Es muy destacable este documento fílmico. Por los aspectos técnicos de la producción, por el guión, el buen tono del narrador, la música original a cargo Diego Gutman y principalmente, por el logro del director al generar confianza en el hijo de Pablo Escobar, quien a su vez toma este medio para salir a la luz luego de 15 años, enfrentarse a una cámara contando su propia versión de los hechos y regresar a su país mediante un gesto histórico. Pero afortunadamente la película resulta más profunda que sus personajes. En un país en donde la lista de crímenes es interminable, la intención de los hijos de victimas y victimario es sembrar semillas de perdón y de reconciliación. Pero es esta misma premisa se convierte en el punto más debatible por resultar algo indolente y superficial en boca de sus protagonistas (vamos p´alante, repiten).
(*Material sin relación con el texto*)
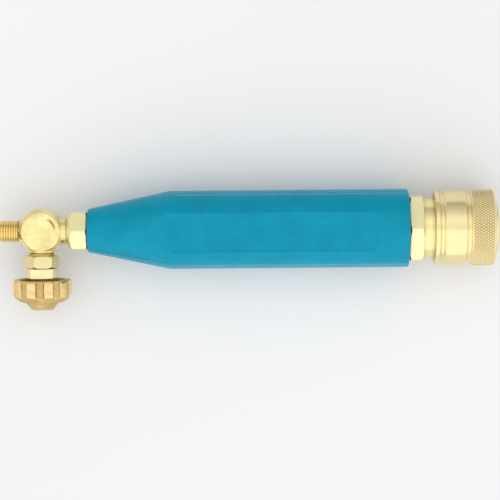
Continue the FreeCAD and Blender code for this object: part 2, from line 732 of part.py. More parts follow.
def make_fitting():
    """Hexagonal fitting between the valve outlet, the gas tube and the small end of the grip."""
    start, hex_end = -dims.outlet_stub_end_at, -dims.fitting_hex_end_at
    trim = dims.fitting_corner_radius
    shank_end = -dims.fitting_shank_end_at
    thread_bore = dims.outlet_nipple_radius + dims.solder_gap
    tube_bore = dims.tube_radius + dims.solder_gap
    edge = dims.fitting_edge
    fitting = turned(
        "tube_fitting",
        [
            (start, thread_bore),
            (start, dims.fitting_face_radius),
            (start + dims.fitting_bevel, trim - edge),
            (start + dims.fitting_bevel + edge, trim),
            (hex_end - edge, trim),
            (hex_end, trim - edge),
            (hex_end, dims.fitting_shank_radius),
            (shank_end, dims.fitting_shank_radius),
            (shank_end, tube_bore),
            (-dims.tube_start_at, tube_bore),
            (-dims.tube_start_at, dims.tube_bore_radius),
            (-dims.fitting_thread_end_at, dims.tube_bore_radius),
            (-dims.fitting_thread_end_at, thread_bore),
        ],
    )
    hexagon_cut(
        fitting, "fitting_hexagon", dims.fitting_across_flats, trim, start, hex_end - start, turn=90.0
    )
    keep(fitting)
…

Un documento audiovisual que registre paso a paso el encuentro, les cierra a todos los huérfanos. Marroquín presenta al mundo un documental como una elegante manera de expiar las culpas en nombre de su padre y los delfines Lara y Galán, profundizan un perfil muy potable en su joven y meteórica carrera política asentada en el asesinato de sus padres. En este pequeño marco, la idea de “reconciliación” suena a tintineo algo hueco. En un plano más amplio, el encuentro es valioso. Y acentuado porque entre todos elaboran un mensaje válido no sólo para colombianos sino para todos los crímenes que cruzan cuestiones políticas y personales heredadas de otros protagonistas: no a la venganza ni a la violencia, sí al perdón.
El documental estrenado en Mar del Plata en el Festival, recorrió el mundo y también se exhibió en Colombia, provocando evidente repercusión. Es que Los pecados de mi padre es una obra que no sólo registra un hecho histórico, sino que lo promueve, lo construye y lo difunde con una voz propia, con el valor de acompañar la visión de un controvertido protagonista pero de agrandar el marco en un contexto y una problemática más profunda que excede los propósitos individuales de los protagonistas.